As I stated earlier, banjo strings are often finger plucked. Some might even say that it is best played by bare fingers. Most people don’t fret with the nuisance of attaching a pick to their fingers. But there are some players, mostly bluegrass, who perceive the need to play by finger picks.

Playing with finger picks brings more power and decibels to the sound because the picks are made of metal and metals are more resonant. This is important in bluegrass and rock music.

Picks are made of either metal or plastic. They are fashioned like a ring with a blade-like structure protruding from the front. It is shaped like a ring for a more solid grip. It is worn on the thumb and then the strings are plucked by the blade-like pick. Banjos can also be plucked by regular picks that are used for guitars.
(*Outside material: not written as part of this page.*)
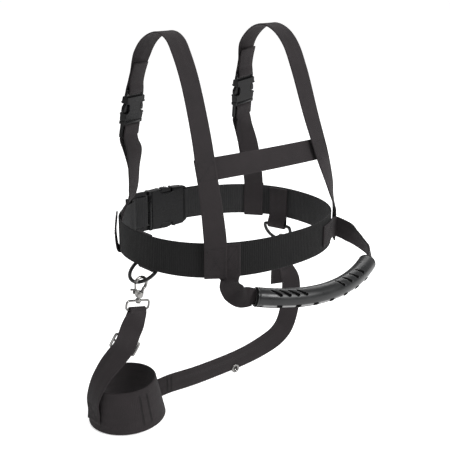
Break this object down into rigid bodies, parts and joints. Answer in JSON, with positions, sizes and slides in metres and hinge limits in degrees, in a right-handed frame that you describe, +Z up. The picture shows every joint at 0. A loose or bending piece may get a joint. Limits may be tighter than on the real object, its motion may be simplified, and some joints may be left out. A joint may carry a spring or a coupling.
{
  "type": "child ski training harness with tow leash",
  "caption": "Child's ski training harness: shoulder straps, waist belt, side release buckles, tube grab handle and a clip-on webbing leash with a wrist loop.",
  "frame": {"origin": "centre of the waist belt's ring, at the middle of the belt's width", "axes": "+Z up along the wearer's back, +Y towards the wearer's front and the waist buckle, -Y towards the grab handle, -X towards the wearer's left"},
  "size_m": [0.3452, 0.305, 0.4449],
  "materials": {
    "belt_webbing": "woven, ribbed along its width, matte",
    "webbing": "woven, matte",
    "buckle_plastic": "fine-textured black moulding",
    "grip_plastic": "satin dark grey moulding",
    "ring_steel": "black painted wire",
    "nickel": "bright nickel plate"
  },
  "bodies": {
    "harness": {"waist_belt": "belt_webbing", "waist_buckle_housing": "buckle_plastic", "waist_buckle_frame": "buckle_plastic", "left_buckle_housing": "buckle_plastic", "left_buckle_frame": "buckle_plastic", "right_buckle_housing": "buckle_plastic", "right_buckle_frame": "buckle_plastic", "left_shoulder_strap": "webbing", "right_shoulder_strap": "webbing", "left_front_strap": "webbing", "right_front_strap": "webbing", "back_cross_strap": "webbing", "left_handle_tab": "webbing", "right_handle_tab": "webbing", "left_ring_tab": "webbing", "right_ring_tab": "webbing", "left_hook_eye": "nickel", "right_hook_eye": "nickel", "left_leash_strap": "webbing", "right_leash_strap": "webbing", "wrist_loop": "webbing", "left_leash_slider": "nickel", "leash_stud_socket": "nickel", "leash_stud_cap": "nickel"},
    "handle": {"handle_strap": "webbing", "grip_upper_shell": "grip_plastic", "grip_lower_shell": "grip_plastic"},
    "waist_prong_a": {"waist_buckle_prong_a": "buckle_plastic"},
    "waist_prong_b": {"waist_buckle_prong_b": "buckle_plastic"},
    "left_prong_a": {"left_buckle_prong_a": "buckle_plastic"},
    "left_prong_b": {"left_buckle_prong_b": "buckle_plastic"},
    "right_prong_a": {"right_buckle_prong_a": "buckle_plastic"},
    "right_prong_b": {"right_buckle_prong_b": "buckle_plastic"},
    "left_d_ring": {"left_d_ring": "ring_steel"},
    "left_hook": {"left_hook_body": "nickel", "left_gate_pin": "nickel"},
    "left_gate": {"left_hook_gate": "nickel"},
    "right_d_ring": {"right_d_ring": "ring_steel"},
    "right_hook": {"right_hook_body": "nickel", "right_gate_pin": "nickel"},
    "right_gate": {"right_hook_gate": "nickel"}
  },
  "joints": [
    {"name": "handle_swing", "type": "hinge", "parent": "harness", "child": "handle", "pos_m": [-0.07435, -0.09968, -0.023], "axis": [0.9873, 0.0943, 0.1276], "range_deg": [-35, 20], "stiffness_Nm_per_rad": 0.6, "springref_deg": -5.33},
    {"name": "waist_prong_a_squeeze", "type": "hinge", "parent": "harness", "child": "waist_prong_a", "pos_m": [-0.0341, 0.114, -0.0211], "axis": [0, -1, 0], "range_deg": [0, 9], "stiffness_Nm_per_rad": 0.3},
    {"name": "waist_prong_b_squeeze", "type": "hinge", "parent": "harness", "child": "waist_prong_b", "pos_m": [-0.0341, 0.114, 0.0211], "axis": [0, 1, 0], "range_deg": [0, 9], "stiffness_Nm_per_rad": 0.3},
    {"name": "left_prong_a_squeeze", "type": "hinge", "parent": "harness", "child": "left_prong_a", "pos_m": [-0.07349, 0.07719, 0.13077], "axis": [0.3014, -0.9343, -0.1904], "range_deg": [0, 10], "stiffness_Nm_per_rad": 0.15},
    {"name": "left_prong_b_squeeze", "type": "hinge", "parent": "harness", "child": "left_prong_b", "pos_m": [-0.09612, 0.06984, 0.13103], "axis": [-0.3014, 0.9343, 0.1904], "range_deg": [0, 10], "stiffness_Nm_per_rad": 0.15},
    {"name": "right_prong_a_squeeze", "type": "hinge", "parent": "harness", "child": "right_prong_a", "pos_m": [0.09619, 0.07428, 0.13693], "axis": [0.1528, -0.9743, -0.1657], "range_deg": [0, 10], "stiffness_Nm_per_rad": 0.15},
    {"name": "right_prong_b_squeeze", "type": "hinge", "parent": "harness", "child": "right_prong_b", "pos_m": [0.07273, 0.07098, 0.13469], "axis": [-0.1528, 0.9743, 0.1657], "range_deg": [0, 10], "stiffness_Nm_per_rad": 0.15},
    {"name": "left_d_ring_swing", "type": "hinge", "parent": "harness", "child": "left_d_ring", "pos_m": [-0.12143, -0.00867, -0.021], "axis": [0.044, -0.999, 0], "range_deg": [-1, 5]},
    {"name": "left_hook_swivel", "type": "hinge", "parent": "harness", "child": "left_hook", "pos_m": [-0.14204, -0.02059, -0.05198], "axis": [0.2077, 0.0092, 0.9781], "range_deg": [0, 40]},
    {"name": "left_gate_open", "type": "hinge", "parent": "left_hook", "child": "left_gate", "pos_m": [-0.14594, -0.02076, -0.04246], "axis": [-0.044, 0.999, 0], "range_deg": [0, 25], "stiffness_Nm_per_rad": 0.01, "springref_deg": -5.73},
    {"name": "right_d_ring_swing", "type": "hinge", "parent": "harness", "child": "right_d_ring", "pos_m": [0.11645, 0.03784, -0.0305], "axis": [-0.3089, 0.9511, 0], "range_deg": [-3, 3]},
    {"name": "right_hook_swivel", "type": "hinge", "parent": "harness", "child": "right_hook", "pos_m": [0.12928, 0.04201, -0.07184], "axis": [-0.1977, -0.0642, 0.9781], "range_deg": [-25, 25]},
    {"name": "right_gate_open", "type": "hinge", "parent": "right_hook", "child": "right_gate", "pos_m": [0.133, 0.04321, -0.06232], "axis": [0.3089, -0.9511, 0], "range_deg": [0, 25], "stiffness_Nm_per_rad": 0.01, "springref_deg": -5.73}
  ],
  "couplings": [
    {"joint": "waist_prong_b_squeeze", "follows": "waist_prong_a_squeeze", "ratio": 1},
    {"joint": "left_prong_b_squeeze", "follows": "left_prong_a_squeeze", "ratio": 1},
    {"joint": "right_prong_b_squeeze", "follows": "right_prong_a_squeeze", "ratio": 1}
  ]
}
Now, it might be a little weird to play with a pick. It requires some getting used to if you are not in the habit of playing with a pick. You may face some challenges and it will cut into your practice time.

That’s why beginners are encouraged to use picks since the start so that they are in habit of playing with picks. You can’t be expected to do a hundred pushups all at once, can you? You have to do it in sets of tens at the beginning, then do a twenty, then so on and so forth till you reach your goal.

If you buy metal picks then be sure to keep it in a pouch or some other closed place. If you keep it in open then it will corrode quickly and will no longer be useful to you.

Banjos also come with a bunch of other accessories like straps, clip-on tuners, capos, etc. You can choose whatever suits you and makes playing the banjo more relaxed for you.

  1. How long does it take to learn the banjo?

One thing to remember before learning an instrument is that the world of music is infinite. Every day you learn something new and discover something exciting. After every practice session, you are left with a hunger to learn more.

Typically it takes about one month to learn the basics and to accustom your fingers to the strings. Maybe you will be able to play a song or two in 2 months. But if you keep measuring your success by the time it took to reach there, you won’t have fun along the journey.